PROMPT: Only the lines from the line with "Keep writing the" through the line with "return string +" should be copied, exactly as they appear, with both ends kept.

DATASET:
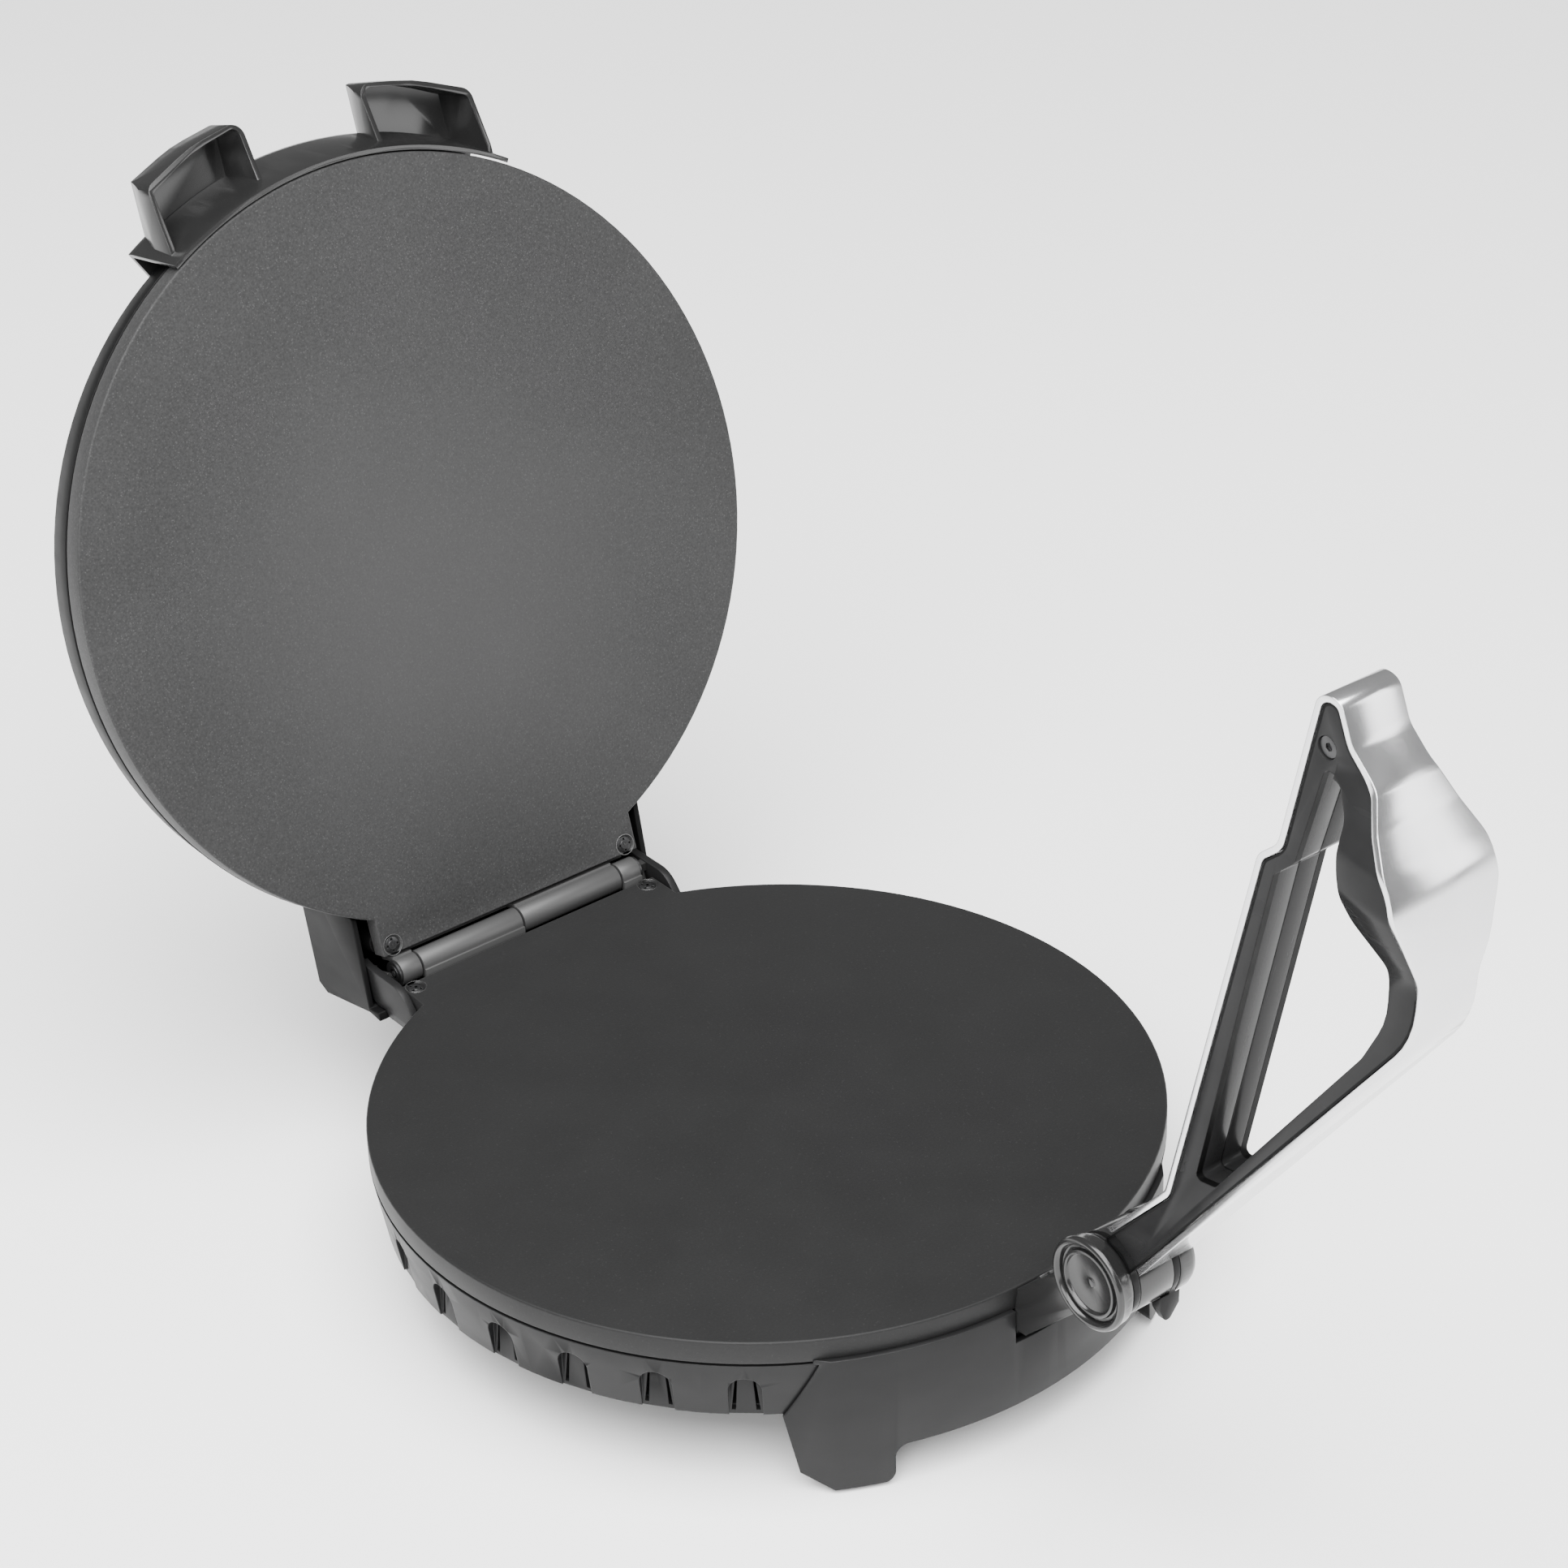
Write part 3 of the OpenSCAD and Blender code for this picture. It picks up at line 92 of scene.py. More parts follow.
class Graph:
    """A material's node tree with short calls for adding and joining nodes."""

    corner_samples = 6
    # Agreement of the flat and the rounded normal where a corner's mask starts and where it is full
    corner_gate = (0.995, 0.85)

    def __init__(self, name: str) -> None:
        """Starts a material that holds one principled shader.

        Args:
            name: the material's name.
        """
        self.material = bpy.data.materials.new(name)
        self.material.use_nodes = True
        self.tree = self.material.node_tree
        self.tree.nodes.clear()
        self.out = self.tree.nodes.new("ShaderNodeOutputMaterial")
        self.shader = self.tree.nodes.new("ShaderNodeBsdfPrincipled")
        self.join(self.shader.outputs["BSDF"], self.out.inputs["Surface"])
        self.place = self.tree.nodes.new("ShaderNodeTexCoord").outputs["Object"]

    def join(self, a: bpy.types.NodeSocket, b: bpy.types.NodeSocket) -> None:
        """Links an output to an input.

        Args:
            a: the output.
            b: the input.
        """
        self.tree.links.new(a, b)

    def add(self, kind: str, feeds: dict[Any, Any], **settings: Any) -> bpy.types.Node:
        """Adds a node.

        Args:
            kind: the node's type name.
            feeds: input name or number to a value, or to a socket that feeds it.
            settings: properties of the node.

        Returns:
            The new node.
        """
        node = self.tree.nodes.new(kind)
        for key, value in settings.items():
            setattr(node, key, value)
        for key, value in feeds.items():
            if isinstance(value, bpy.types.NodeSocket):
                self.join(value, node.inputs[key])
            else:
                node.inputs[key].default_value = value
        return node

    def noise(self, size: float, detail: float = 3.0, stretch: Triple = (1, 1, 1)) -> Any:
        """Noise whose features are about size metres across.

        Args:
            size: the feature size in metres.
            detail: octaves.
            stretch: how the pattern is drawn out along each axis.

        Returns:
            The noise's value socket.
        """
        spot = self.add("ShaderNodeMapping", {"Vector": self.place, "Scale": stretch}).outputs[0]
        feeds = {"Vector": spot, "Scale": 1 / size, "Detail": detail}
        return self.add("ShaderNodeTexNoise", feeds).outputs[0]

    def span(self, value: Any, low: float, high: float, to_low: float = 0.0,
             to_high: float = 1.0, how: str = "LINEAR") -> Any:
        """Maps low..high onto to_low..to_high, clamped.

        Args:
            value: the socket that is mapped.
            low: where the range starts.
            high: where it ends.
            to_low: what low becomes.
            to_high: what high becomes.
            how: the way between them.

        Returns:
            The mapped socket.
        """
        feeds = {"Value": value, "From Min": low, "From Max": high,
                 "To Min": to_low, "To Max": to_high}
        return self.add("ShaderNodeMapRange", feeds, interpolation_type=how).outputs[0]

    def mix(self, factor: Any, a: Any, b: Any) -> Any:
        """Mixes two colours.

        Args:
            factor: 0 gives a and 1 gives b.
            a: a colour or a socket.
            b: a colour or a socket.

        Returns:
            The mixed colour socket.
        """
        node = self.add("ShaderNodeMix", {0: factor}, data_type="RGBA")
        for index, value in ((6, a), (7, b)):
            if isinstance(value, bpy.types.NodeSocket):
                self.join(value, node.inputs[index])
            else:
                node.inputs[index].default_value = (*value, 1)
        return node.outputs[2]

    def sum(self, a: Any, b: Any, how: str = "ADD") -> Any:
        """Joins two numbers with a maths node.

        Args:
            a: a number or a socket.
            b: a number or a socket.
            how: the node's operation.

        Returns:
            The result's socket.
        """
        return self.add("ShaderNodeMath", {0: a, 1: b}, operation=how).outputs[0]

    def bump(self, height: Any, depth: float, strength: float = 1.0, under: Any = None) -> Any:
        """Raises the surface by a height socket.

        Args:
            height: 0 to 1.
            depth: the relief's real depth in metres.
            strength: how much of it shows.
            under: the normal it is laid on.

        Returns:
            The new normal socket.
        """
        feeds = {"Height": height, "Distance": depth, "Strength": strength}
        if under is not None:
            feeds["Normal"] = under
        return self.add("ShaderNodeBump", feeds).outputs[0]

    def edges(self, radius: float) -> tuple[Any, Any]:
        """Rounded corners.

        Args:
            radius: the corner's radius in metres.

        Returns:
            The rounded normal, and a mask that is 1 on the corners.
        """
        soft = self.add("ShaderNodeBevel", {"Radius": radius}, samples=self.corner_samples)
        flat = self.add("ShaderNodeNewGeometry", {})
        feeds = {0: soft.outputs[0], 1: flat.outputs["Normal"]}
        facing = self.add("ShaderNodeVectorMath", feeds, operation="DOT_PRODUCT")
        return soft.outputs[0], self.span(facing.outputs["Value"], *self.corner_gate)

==

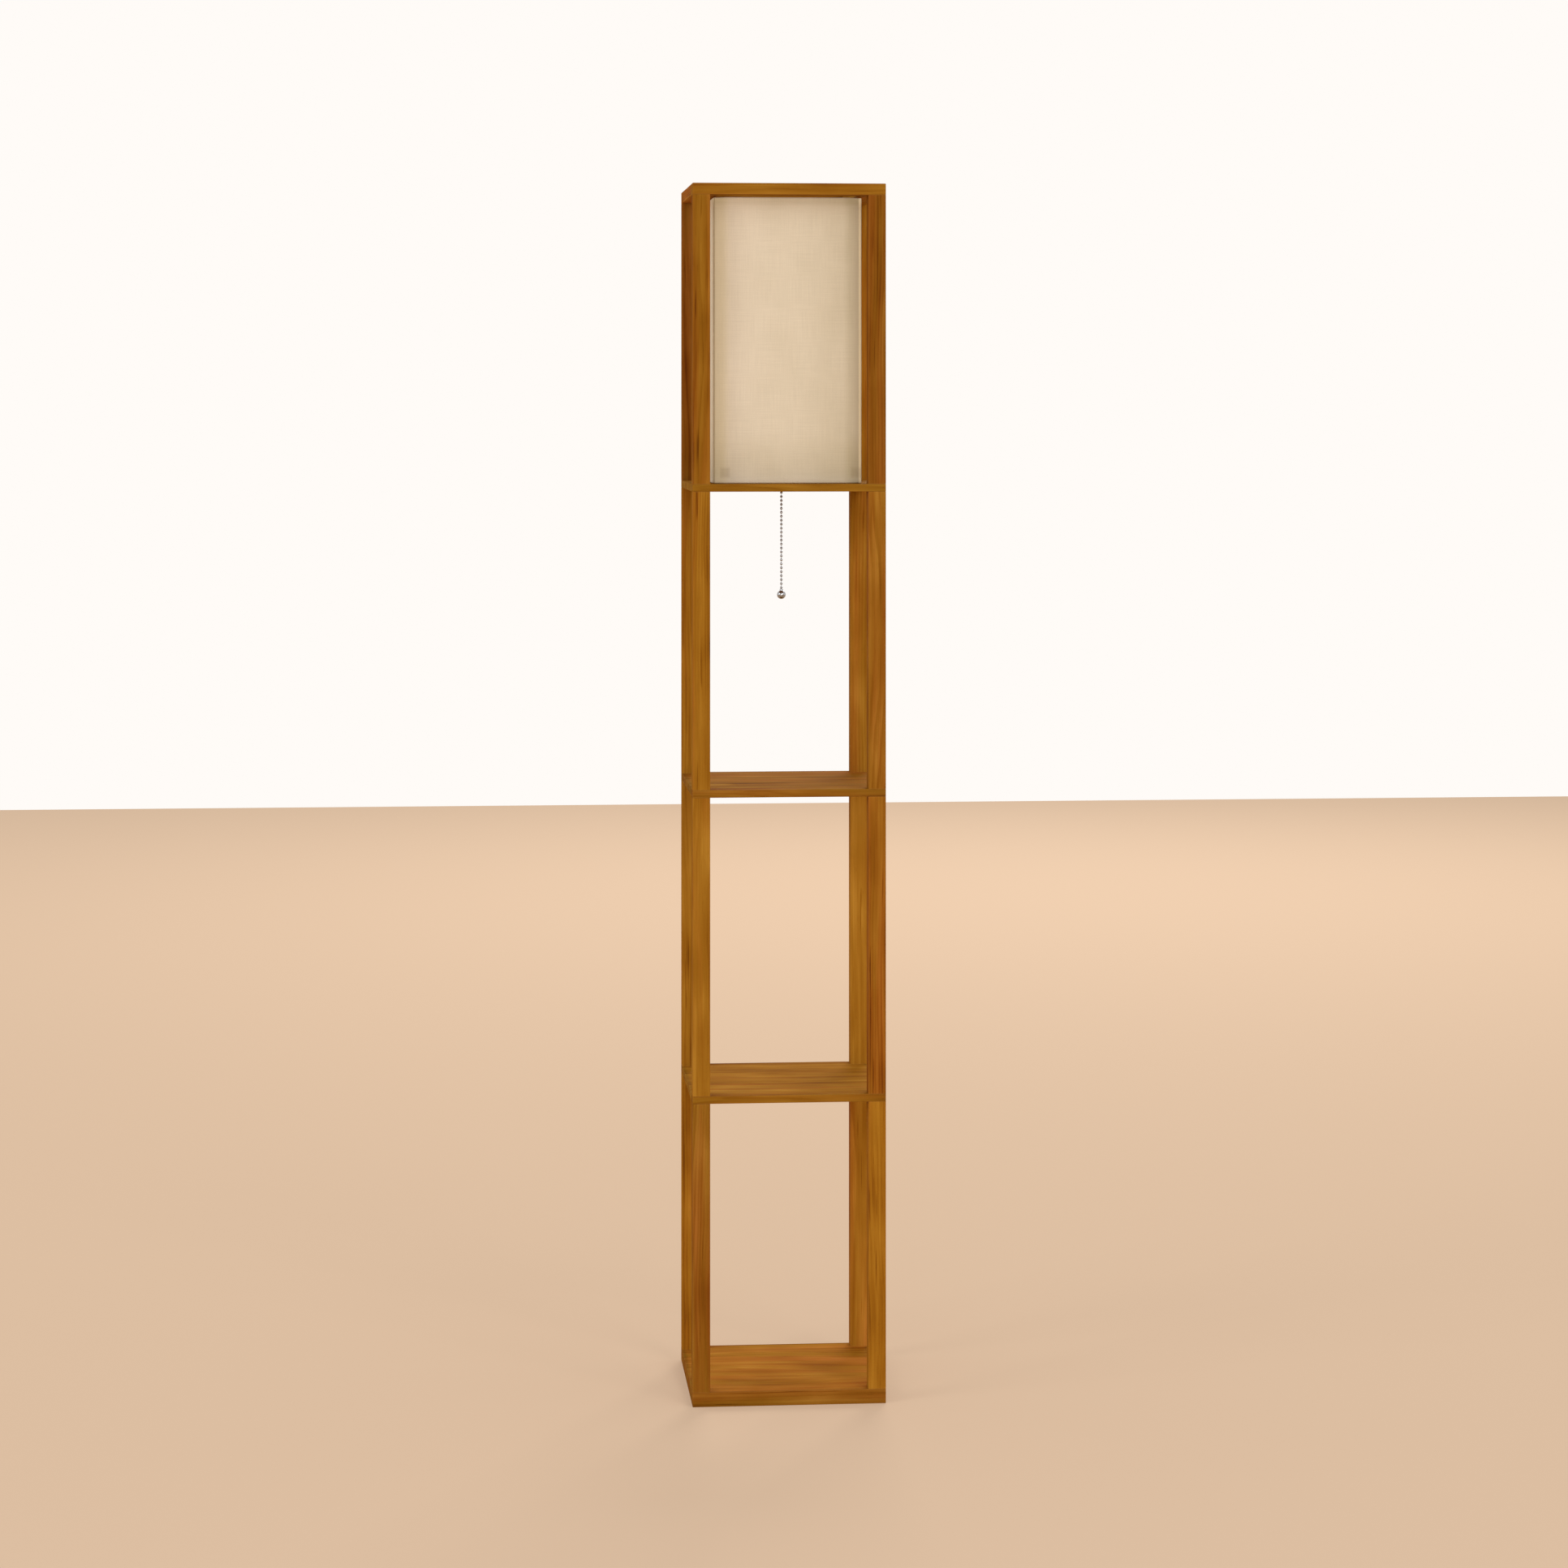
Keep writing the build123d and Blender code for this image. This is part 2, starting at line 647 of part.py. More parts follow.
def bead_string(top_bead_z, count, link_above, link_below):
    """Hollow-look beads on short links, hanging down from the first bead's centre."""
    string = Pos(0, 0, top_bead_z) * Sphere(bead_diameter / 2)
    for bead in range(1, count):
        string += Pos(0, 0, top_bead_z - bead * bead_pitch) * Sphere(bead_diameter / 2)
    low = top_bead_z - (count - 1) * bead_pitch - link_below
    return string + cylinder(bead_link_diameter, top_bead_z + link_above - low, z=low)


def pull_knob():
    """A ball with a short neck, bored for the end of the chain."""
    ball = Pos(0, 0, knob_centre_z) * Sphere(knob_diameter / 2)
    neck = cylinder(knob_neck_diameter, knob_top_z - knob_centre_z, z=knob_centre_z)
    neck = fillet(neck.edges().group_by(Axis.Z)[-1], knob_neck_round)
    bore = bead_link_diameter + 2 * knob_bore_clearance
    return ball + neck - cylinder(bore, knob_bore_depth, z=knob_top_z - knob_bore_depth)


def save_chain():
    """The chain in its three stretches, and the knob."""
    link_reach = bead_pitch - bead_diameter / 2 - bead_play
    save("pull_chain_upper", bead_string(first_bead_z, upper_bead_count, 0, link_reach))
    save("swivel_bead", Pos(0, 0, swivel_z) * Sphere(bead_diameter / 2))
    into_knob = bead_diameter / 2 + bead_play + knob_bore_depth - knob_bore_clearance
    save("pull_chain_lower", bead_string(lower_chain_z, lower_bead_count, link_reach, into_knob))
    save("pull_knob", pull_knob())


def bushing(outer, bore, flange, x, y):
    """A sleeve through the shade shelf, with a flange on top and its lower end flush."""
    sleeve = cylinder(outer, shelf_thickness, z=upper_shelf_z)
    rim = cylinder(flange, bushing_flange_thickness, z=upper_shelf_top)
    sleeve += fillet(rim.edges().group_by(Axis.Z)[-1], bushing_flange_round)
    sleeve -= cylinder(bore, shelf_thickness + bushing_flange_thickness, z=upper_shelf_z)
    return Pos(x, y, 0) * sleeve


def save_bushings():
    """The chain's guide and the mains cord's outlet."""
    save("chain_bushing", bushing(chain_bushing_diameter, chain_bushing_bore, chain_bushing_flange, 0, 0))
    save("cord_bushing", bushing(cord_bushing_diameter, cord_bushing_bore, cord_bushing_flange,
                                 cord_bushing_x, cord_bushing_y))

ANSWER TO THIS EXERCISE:
Keep writing the build123d and Blender code for this image. This is part 2, starting at line 647 of part.py. More parts follow.
def bead_string(top_bead_z, count, link_above, link_below):
    """Hollow-look beads on short links, hanging down from the first bead's centre."""
    string = Pos(0, 0, top_bead_z) * Sphere(bead_diameter / 2)
    for bead in range(1, count):
        string += Pos(0, 0, top_bead_z - bead * bead_pitch) * Sphere(bead_diameter / 2)
    low = top_bead_z - (count - 1) * bead_pitch - link_below
    return string + cylinder(bead_link_diameter, top_bead_z + link_above - low, z=low)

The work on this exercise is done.